Output every record below exactly as it appears.
===== GIVEN RECORDS
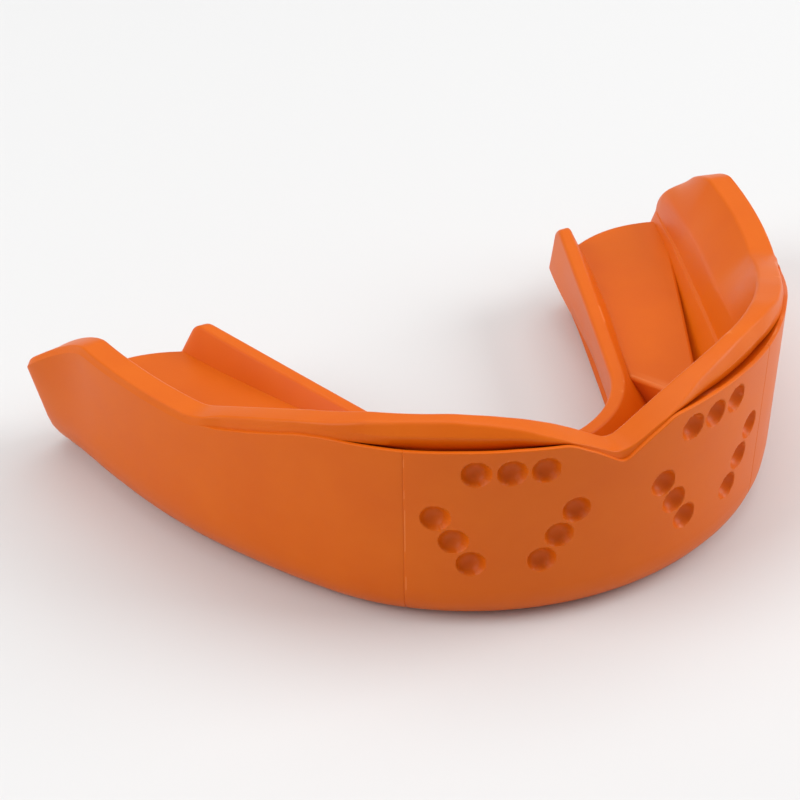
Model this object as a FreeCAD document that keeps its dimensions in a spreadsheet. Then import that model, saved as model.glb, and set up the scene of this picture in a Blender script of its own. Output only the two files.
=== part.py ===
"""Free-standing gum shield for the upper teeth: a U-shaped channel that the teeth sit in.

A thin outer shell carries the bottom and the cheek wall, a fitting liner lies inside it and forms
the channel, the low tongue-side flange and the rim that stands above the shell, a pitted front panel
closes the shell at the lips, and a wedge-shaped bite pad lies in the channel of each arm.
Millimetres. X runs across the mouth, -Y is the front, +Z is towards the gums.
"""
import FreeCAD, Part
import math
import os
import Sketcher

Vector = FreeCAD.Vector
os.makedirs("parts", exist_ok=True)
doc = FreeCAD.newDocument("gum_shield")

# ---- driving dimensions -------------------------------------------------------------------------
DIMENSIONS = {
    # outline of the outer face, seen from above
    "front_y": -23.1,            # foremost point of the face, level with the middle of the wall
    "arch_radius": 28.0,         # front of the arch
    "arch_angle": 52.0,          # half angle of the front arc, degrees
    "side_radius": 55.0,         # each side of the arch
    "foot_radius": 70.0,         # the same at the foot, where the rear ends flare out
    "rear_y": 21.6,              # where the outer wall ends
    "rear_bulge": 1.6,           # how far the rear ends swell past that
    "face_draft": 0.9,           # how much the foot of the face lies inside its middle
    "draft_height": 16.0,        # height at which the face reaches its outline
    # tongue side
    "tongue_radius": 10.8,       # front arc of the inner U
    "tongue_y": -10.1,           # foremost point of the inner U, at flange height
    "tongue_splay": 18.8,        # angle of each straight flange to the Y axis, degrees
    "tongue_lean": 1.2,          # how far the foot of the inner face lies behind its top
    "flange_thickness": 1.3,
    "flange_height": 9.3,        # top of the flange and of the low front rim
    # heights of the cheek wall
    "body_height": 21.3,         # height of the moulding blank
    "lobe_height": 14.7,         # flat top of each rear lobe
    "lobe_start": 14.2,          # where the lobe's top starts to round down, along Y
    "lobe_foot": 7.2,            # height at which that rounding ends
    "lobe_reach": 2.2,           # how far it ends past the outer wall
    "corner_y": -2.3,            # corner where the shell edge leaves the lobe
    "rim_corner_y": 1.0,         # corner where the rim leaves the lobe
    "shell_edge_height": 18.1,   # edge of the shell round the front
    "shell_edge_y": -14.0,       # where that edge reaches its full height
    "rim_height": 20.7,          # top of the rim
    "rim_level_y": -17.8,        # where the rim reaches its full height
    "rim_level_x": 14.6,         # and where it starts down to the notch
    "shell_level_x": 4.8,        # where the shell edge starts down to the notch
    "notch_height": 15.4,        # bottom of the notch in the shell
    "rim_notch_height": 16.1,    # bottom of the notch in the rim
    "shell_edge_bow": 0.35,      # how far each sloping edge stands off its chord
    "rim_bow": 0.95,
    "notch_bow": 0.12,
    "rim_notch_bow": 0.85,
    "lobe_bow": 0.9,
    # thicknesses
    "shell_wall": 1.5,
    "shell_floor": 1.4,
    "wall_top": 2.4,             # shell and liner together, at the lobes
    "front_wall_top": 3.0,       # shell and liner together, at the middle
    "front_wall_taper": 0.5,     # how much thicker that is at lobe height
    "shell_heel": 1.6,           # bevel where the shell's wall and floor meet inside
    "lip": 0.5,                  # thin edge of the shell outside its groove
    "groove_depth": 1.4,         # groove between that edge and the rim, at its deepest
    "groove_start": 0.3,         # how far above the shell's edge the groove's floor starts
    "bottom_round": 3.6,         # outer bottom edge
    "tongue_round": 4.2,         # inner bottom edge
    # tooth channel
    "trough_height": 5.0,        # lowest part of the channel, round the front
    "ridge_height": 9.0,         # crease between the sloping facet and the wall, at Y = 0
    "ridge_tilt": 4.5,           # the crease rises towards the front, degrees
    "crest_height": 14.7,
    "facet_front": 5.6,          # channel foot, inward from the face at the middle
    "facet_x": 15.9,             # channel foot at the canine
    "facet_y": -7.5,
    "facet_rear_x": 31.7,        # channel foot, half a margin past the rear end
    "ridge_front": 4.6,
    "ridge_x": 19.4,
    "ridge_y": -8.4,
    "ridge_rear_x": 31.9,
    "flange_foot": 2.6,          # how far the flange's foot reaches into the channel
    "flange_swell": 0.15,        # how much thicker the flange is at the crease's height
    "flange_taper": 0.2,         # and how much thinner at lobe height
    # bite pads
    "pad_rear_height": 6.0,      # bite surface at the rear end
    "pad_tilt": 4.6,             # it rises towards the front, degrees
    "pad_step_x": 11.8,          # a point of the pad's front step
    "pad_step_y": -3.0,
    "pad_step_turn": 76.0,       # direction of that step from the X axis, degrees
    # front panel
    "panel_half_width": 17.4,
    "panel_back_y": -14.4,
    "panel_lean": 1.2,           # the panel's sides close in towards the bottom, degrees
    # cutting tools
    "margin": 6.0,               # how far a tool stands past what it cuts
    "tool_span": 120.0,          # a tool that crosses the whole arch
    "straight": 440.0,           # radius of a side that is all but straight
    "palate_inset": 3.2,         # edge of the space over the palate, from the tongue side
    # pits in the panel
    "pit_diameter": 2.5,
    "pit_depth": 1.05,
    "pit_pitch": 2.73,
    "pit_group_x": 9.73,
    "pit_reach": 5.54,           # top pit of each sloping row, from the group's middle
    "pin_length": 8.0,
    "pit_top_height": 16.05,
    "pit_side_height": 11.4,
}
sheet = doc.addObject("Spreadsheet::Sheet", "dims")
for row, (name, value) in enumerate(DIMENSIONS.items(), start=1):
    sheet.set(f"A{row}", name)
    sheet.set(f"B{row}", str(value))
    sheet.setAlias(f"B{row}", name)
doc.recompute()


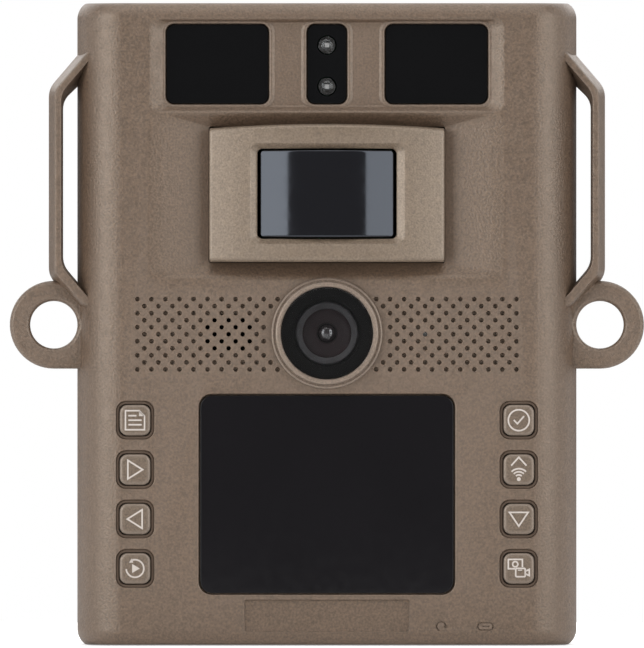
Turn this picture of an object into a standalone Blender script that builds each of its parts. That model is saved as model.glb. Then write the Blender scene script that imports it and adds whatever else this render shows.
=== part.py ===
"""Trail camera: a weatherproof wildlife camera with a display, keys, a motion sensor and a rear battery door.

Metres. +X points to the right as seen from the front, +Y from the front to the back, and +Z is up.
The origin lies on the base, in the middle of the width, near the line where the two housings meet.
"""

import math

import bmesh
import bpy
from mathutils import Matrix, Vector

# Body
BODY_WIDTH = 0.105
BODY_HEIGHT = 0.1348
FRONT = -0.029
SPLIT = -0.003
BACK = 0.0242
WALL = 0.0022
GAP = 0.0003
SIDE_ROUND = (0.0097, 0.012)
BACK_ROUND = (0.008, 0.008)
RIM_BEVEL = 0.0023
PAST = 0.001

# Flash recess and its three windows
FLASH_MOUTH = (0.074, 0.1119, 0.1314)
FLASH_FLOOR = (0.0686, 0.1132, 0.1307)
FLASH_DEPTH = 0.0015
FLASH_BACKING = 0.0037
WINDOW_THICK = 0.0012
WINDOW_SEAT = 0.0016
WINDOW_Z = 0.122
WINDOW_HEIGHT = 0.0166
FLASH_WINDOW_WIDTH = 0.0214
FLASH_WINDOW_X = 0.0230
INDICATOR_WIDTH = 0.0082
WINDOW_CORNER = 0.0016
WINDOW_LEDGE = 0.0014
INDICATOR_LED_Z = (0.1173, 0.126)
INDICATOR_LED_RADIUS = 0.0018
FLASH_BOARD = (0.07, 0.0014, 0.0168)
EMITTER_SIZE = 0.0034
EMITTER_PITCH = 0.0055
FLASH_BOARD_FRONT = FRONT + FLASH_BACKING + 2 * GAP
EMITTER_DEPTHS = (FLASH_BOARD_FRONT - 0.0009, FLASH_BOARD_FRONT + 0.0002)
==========
> _RESPONSE BELOW_:
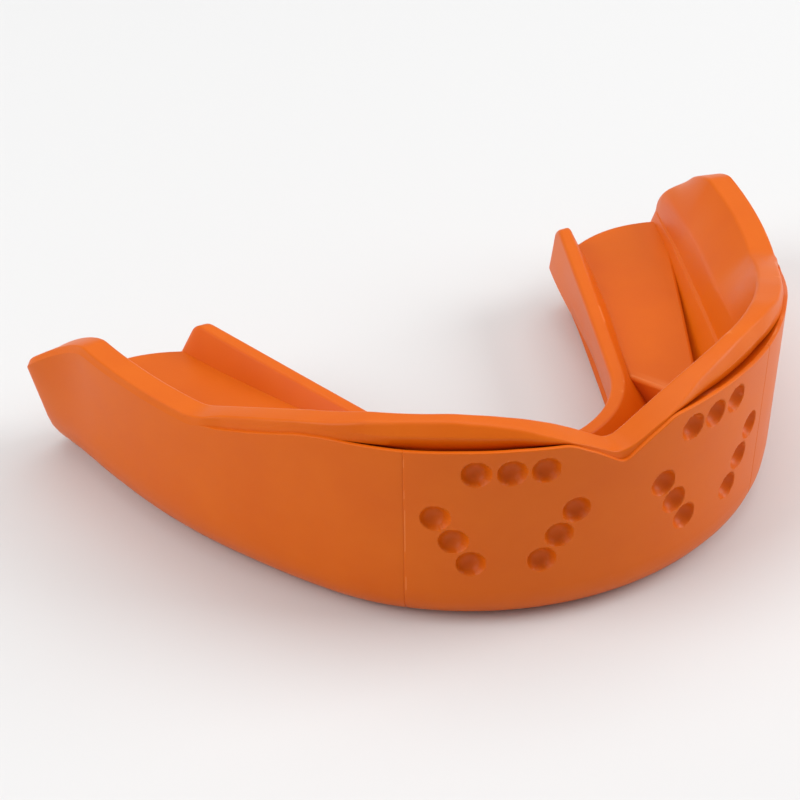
Model this object as a FreeCAD document that keeps its dimensions in a spreadsheet. Then import that model, saved as model.glb, and set up the scene of this picture in a Blender script of its own. Output only the two files.
=== part.py ===
"""Free-standing gum shield for the upper teeth: a U-shaped channel that the teeth sit in.

A thin outer shell carries the bottom and the cheek wall, a fitting liner lies inside it and forms
the channel, the low tongue-side flange and the rim that stands above the shell, a pitted front panel
closes the shell at the lips, and a wedge-shaped bite pad lies in the channel of each arm.
Millimetres. X runs across the mouth, -Y is the front, +Z is towards the gums.
"""
import FreeCAD, Part
import math
import os
import Sketcher

Vector = FreeCAD.Vector
os.makedirs("parts", exist_ok=True)
doc = FreeCAD.newDocument("gum_shield")

# ---- driving dimensions -------------------------------------------------------------------------
DIMENSIONS = {
    # outline of the outer face, seen from above
    "front_y": -23.1,            # foremost point of the face, level with the middle of the wall
    "arch_radius": 28.0,         # front of the arch
    "arch_angle": 52.0,          # half angle of the front arc, degrees
    "side_radius": 55.0,         # each side of the arch
    "foot_radius": 70.0,         # the same at the foot, where the rear ends flare out
    "rear_y": 21.6,              # where the outer wall ends
    "rear_bulge": 1.6,           # how far the rear ends swell past that
    "face_draft": 0.9,           # how much the foot of the face lies inside its middle
    "draft_height": 16.0,        # height at which the face reaches its outline
    # tongue side
    "tongue_radius": 10.8,       # front arc of the inner U
    "tongue_y": -10.1,           # foremost point of the inner U, at flange height
    "tongue_splay": 18.8,        # angle of each straight flange to the Y axis, degrees
    "tongue_lean": 1.2,          # how far the foot of the inner face lies behind its top
    "flange_thickness": 1.3,
    "flange_height": 9.3,        # top of the flange and of the low front rim
    # heights of the cheek wall
    "body_height": 21.3,         # height of the moulding blank
    "lobe_height": 14.7,         # flat top of each rear lobe
    "lobe_start": 14.2,          # where the lobe's top starts to round down, along Y
    "lobe_foot": 7.2,            # height at which that rounding ends
    "lobe_reach": 2.2,           # how far it ends past the outer wall
    "corner_y": -2.3,            # corner where the shell edge leaves the lobe
    "rim_corner_y": 1.0,         # corner where the rim leaves the lobe
    "shell_edge_height": 18.1,   # edge of the shell round the front
    "shell_edge_y": -14.0,       # where that edge reaches its full height
    "rim_height": 20.7,          # top of the rim
    "rim_level_y": -17.8,        # where the rim reaches its full height
    "rim_level_x": 14.6,         # and where it starts down to the notch
    "shell_level_x": 4.8,        # where the shell edge starts down to the notch
    "notch_height": 15.4,        # bottom of the notch in the shell
    "rim_notch_height": 16.1,    # bottom of the notch in the rim
    "shell_edge_bow": 0.35,      # how far each sloping edge stands off its chord
    "rim_bow": 0.95,
    "notch_bow": 0.12,
    "rim_notch_bow": 0.85,
    "lobe_bow": 0.9,
    # thicknesses
    "shell_wall": 1.5,
    "shell_floor": 1.4,
    "wall_top": 2.4,             # shell and liner together, at the lobes
    "front_wall_top": 3.0,       # shell and liner together, at the middle
    "front_wall_taper": 0.5,     # how much thicker that is at lobe height
    "shell_heel": 1.6,           # bevel where the shell's wall and floor meet inside
    "lip": 0.5,                  # thin edge of the shell outside its groove
    "groove_depth": 1.4,         # groove between that edge and the rim, at its deepest
    "groove_start": 0.3,         # how far above the shell's edge the groove's floor starts
    "bottom_round": 3.6,         # outer bottom edge
    "tongue_round": 4.2,         # inner bottom edge
    # tooth channel
    "trough_height": 5.0,        # lowest part of the channel, round the front
    "ridge_height": 9.0,         # crease between the sloping facet and the wall, at Y = 0
    "ridge_tilt": 4.5,           # the crease rises towards the front, degrees
    "crest_height": 14.7,
    "facet_front": 5.6,          # channel foot, inward from the face at the middle
    "facet_x": 15.9,             # channel foot at the canine
    "facet_y": -7.5,
    "facet_rear_x": 31.7,        # channel foot, half a margin past the rear end
    "ridge_front": 4.6,
    "ridge_x": 19.4,
    "ridge_y": -8.4,
    "ridge_rear_x": 31.9,
    "flange_foot": 2.6,          # how far the flange's foot reaches into the channel
    "flange_swell": 0.15,        # how much thicker the flange is at the crease's height
    "flange_taper": 0.2,         # and how much thinner at lobe height
    # bite pads
    "pad_rear_height": 6.0,      # bite surface at the rear end
    "pad_tilt": 4.6,             # it rises towards the front, degrees
    "pad_step_x": 11.8,          # a point of the pad's front step
    "pad_step_y": -3.0,
    "pad_step_turn": 76.0,       # direction of that step from the X axis, degrees
    # front panel
    "panel_half_width": 17.4,
    "panel_back_y": -14.4,
    "panel_lean": 1.2,           # the panel's sides close in towards the bottom, degrees
    # cutting tools
    "margin": 6.0,               # how far a tool stands past what it cuts
    "tool_span": 120.0,          # a tool that crosses the whole arch
    "straight": 440.0,           # radius of a side that is all but straight
    "palate_inset": 3.2,         # edge of the space over the palate, from the tongue side
    # pits in the panel
    "pit_diameter": 2.5,
    "pit_depth": 1.05,
    "pit_pitch": 2.73,
    "pit_group_x": 9.73,
    "pit_reach": 5.54,           # top pit of each sloping row, from the group's middle
    "pin_length": 8.0,
    "pit_top_height": 16.05,
    "pit_side_height": 11.4,
}
sheet = doc.addObject("Spreadsheet::Sheet", "dims")
for row, (name, value) in enumerate(DIMENSIONS.items(), start=1):
    sheet.set(f"A{row}", name)
    sheet.set(f"B{row}", str(value))
    sheet.setAlias(f"B{row}", name)
doc.recompute()


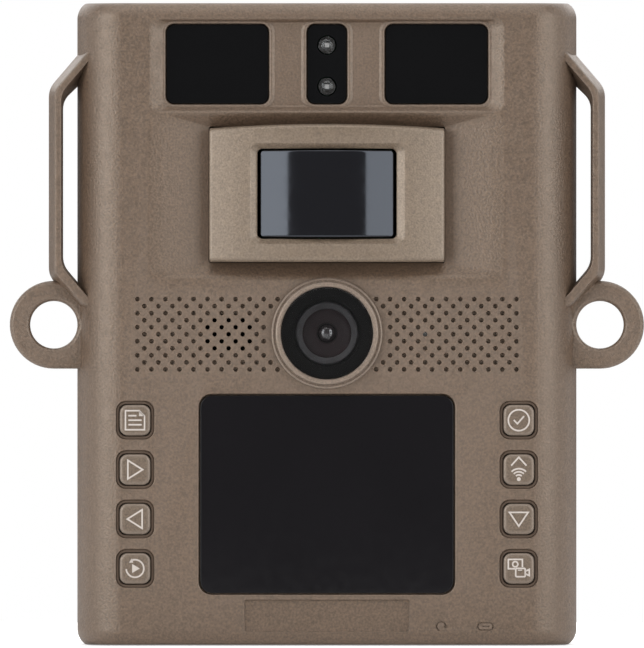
Turn this picture of an object into a standalone Blender script that builds each of its parts. That model is saved as model.glb. Then write the Blender scene script that imports it and adds whatever else this render shows.
=== part.py ===
"""Trail camera: a weatherproof wildlife camera with a display, keys, a motion sensor and a rear battery door.

Metres. +X points to the right as seen from the front, +Y from the front to the back, and +Z is up.
The origin lies on the base, in the middle of the width, near the line where the two housings meet.
"""

import math

import bmesh
import bpy
from mathutils import Matrix, Vector

# Body
BODY_WIDTH = 0.105
BODY_HEIGHT = 0.1348
FRONT = -0.029
SPLIT = -0.003
BACK = 0.0242
WALL = 0.0022
GAP = 0.0003
SIDE_ROUND = (0.0097, 0.012)
BACK_ROUND = (0.008, 0.008)
RIM_BEVEL = 0.0023
PAST = 0.001

# Flash recess and its three windows
FLASH_MOUTH = (0.074, 0.1119, 0.1314)
FLASH_FLOOR = (0.0686, 0.1132, 0.1307)
FLASH_DEPTH = 0.0015
FLASH_BACKING = 0.0037
WINDOW_THICK = 0.0012
WINDOW_SEAT = 0.0016
WINDOW_Z = 0.122
WINDOW_HEIGHT = 0.0166
FLASH_WINDOW_WIDTH = 0.0214
FLASH_WINDOW_X = 0.0230
INDICATOR_WIDTH = 0.0082
WINDOW_CORNER = 0.0016
WINDOW_LEDGE = 0.0014
INDICATOR_LED_Z = (0.1173, 0.126)
INDICATOR_LED_RADIUS = 0.0018
FLASH_BOARD = (0.07, 0.0014, 0.0168)
EMITTER_SIZE = 0.0034
EMITTER_PITCH = 0.0055
FLASH_BOARD_FRONT = FRONT + FLASH_BACKING + 2 * GAP
EMITTER_DEPTHS = (FLASH_BOARD_FRONT - 0.0009, FLASH_BOARD_FRONT + 0.0002)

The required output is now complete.